By Gbenga Adedayo
Lack of transparency in the policies of the Nigerian National Petroleum Corporation (NNPC) is one of the major obstacles responsible for the stunted foreign investments, and which is also responsible for the slow growth in the oil and gas industry in the country.
NNPC Act empowers the corporation to engage in all commercial activities relating to the petroleum sector and to enforce all regulatory measures, including management of the upstream and downstream sub-sectors of the oil and gas industry.
Willing foreign investors are ready to invest and compete in the industry, but are discouraged by the policies and practices of the NNPC which are entangled by lack of transparency. This is more evident in its hold on regulated price of petroleum products at the downstream, which has led to unjustifiable subsidy claims that could have been invested in infrastructure.
These views were expressed recently by Brent Omdahl, Commercial Counselor at the U.S. Department of Commerce in an interview he granted to World Oil magazine.
According to him, Nigeria could attract more U.S. investment if the oil and gas sector becomes less opaque and a fuel-price peg is removed, saying, “Our investors are willing to compete on fair terms for new investments if there’s a transparent process to try to win new oil opportunities. What is difficult or a disincentive to investors is when deals are done and then the contracts are not honored.”

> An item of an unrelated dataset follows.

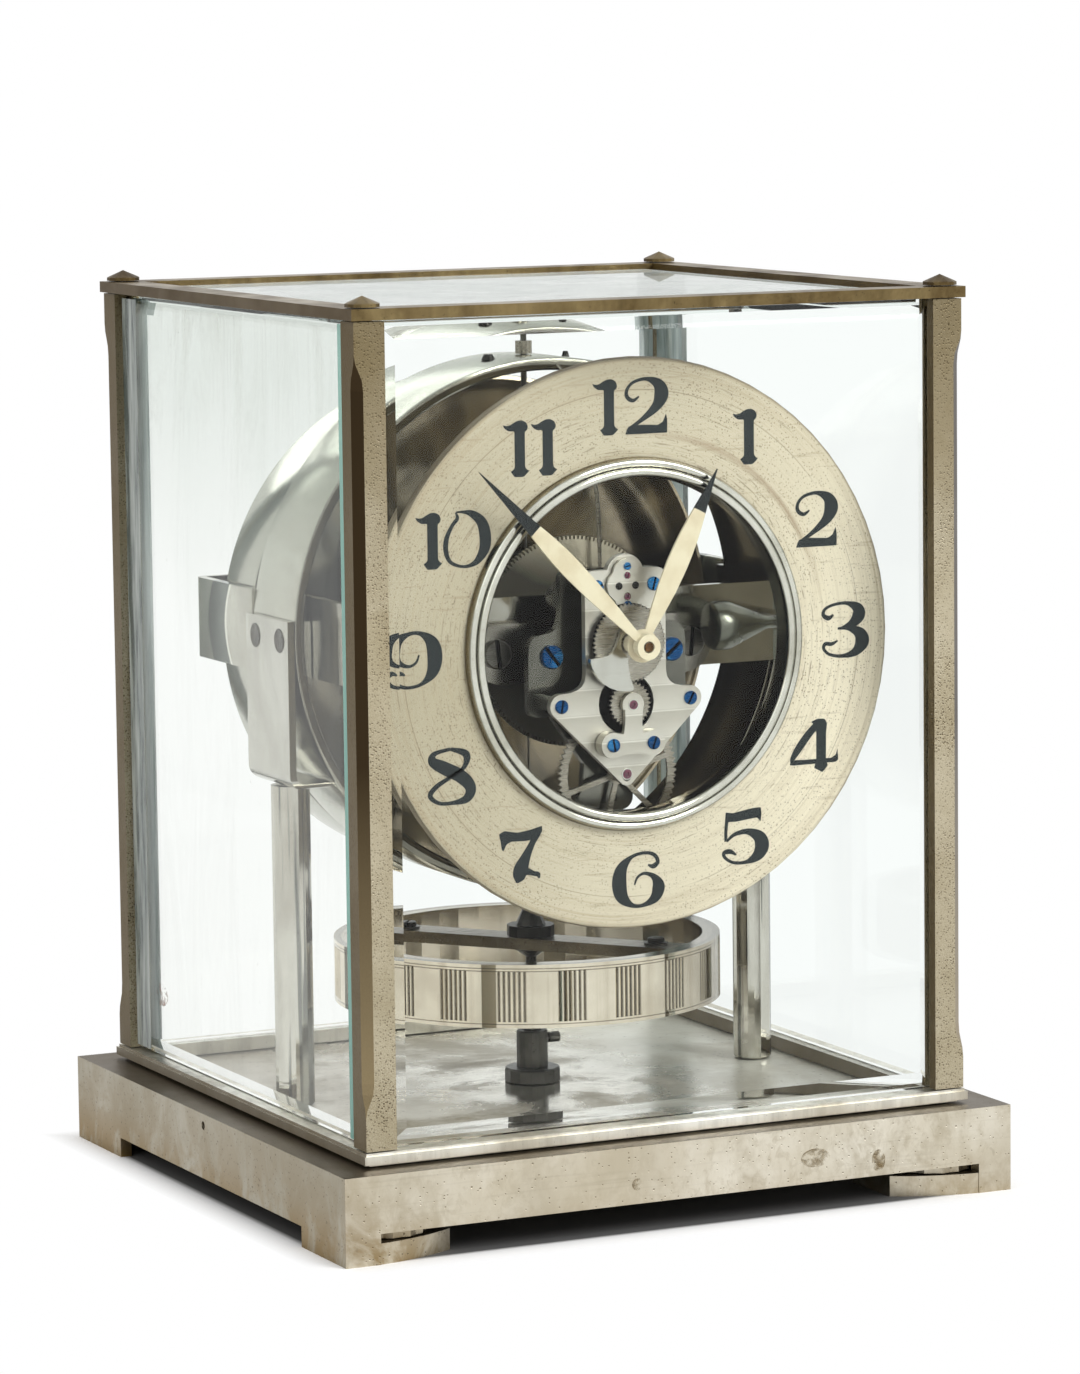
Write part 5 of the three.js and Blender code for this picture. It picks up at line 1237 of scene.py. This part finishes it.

Omdahl said the regulated petroleum price benefits a few people while the mass of the people do not benefit, prompting him to add, “Why not open it up and let everybody benefit from it. That is money that can be used in making investments in refineries and all of a sudden you are paying less for imported fuel and your price goes down.”
Unlike the Department of Petroleum Resources (DPR) which has the statutory responsibility of ensuring compliance to petroleum laws, regulations and guidelines in the Oil and Gas Industry, the NNPC manages the affairs of the oil and gas industry.